• _THE REQUEST_
Wherever the word "joints" shows up in a line, please copy that line.
##### MATERIAL TO PROCESS #####
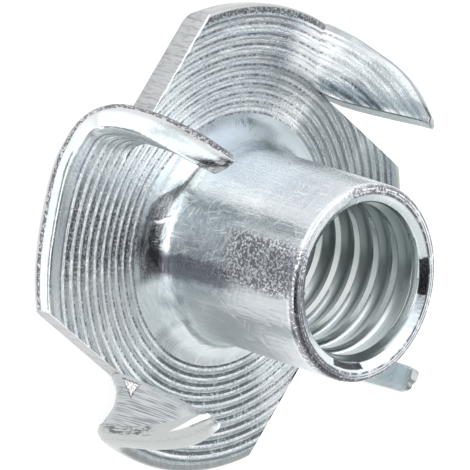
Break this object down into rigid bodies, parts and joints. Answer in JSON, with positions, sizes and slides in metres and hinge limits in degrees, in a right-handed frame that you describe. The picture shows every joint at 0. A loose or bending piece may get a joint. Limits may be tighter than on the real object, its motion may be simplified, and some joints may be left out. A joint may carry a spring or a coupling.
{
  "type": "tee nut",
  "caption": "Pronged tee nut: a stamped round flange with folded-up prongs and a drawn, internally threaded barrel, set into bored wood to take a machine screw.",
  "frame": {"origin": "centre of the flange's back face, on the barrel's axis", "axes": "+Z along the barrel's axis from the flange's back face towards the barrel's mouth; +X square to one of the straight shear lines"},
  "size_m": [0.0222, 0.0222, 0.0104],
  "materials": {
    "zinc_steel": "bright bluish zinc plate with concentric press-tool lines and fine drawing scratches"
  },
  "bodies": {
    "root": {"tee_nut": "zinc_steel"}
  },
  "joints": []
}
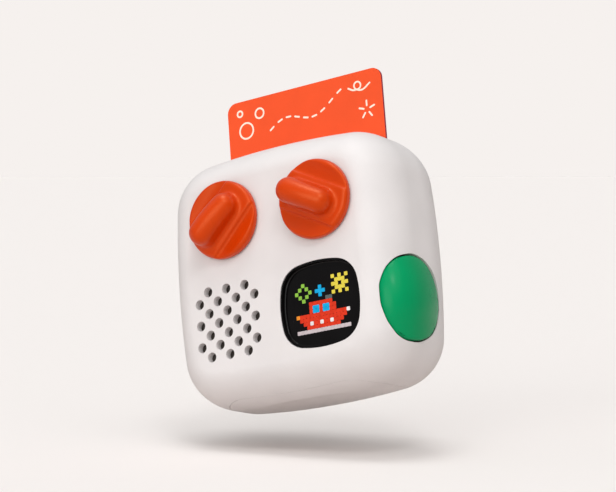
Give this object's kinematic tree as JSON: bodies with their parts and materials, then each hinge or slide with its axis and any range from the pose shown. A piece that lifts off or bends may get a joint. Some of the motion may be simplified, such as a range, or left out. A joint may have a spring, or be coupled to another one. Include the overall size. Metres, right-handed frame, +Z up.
#####
• _TASK ANSWER_
Break this object down into rigid bodies, parts and joints. Answer in JSON, with positions, sizes and slides in metres and hinge limits in degrees, in a right-handed frame that you describe. The picture shows every joint at 0. A loose or bending piece may get a joint. Limits may be tighter than on the real object, its motion may be simplified, and some joints may be left out. A joint may carry a spring or a coupling.
  "joints": []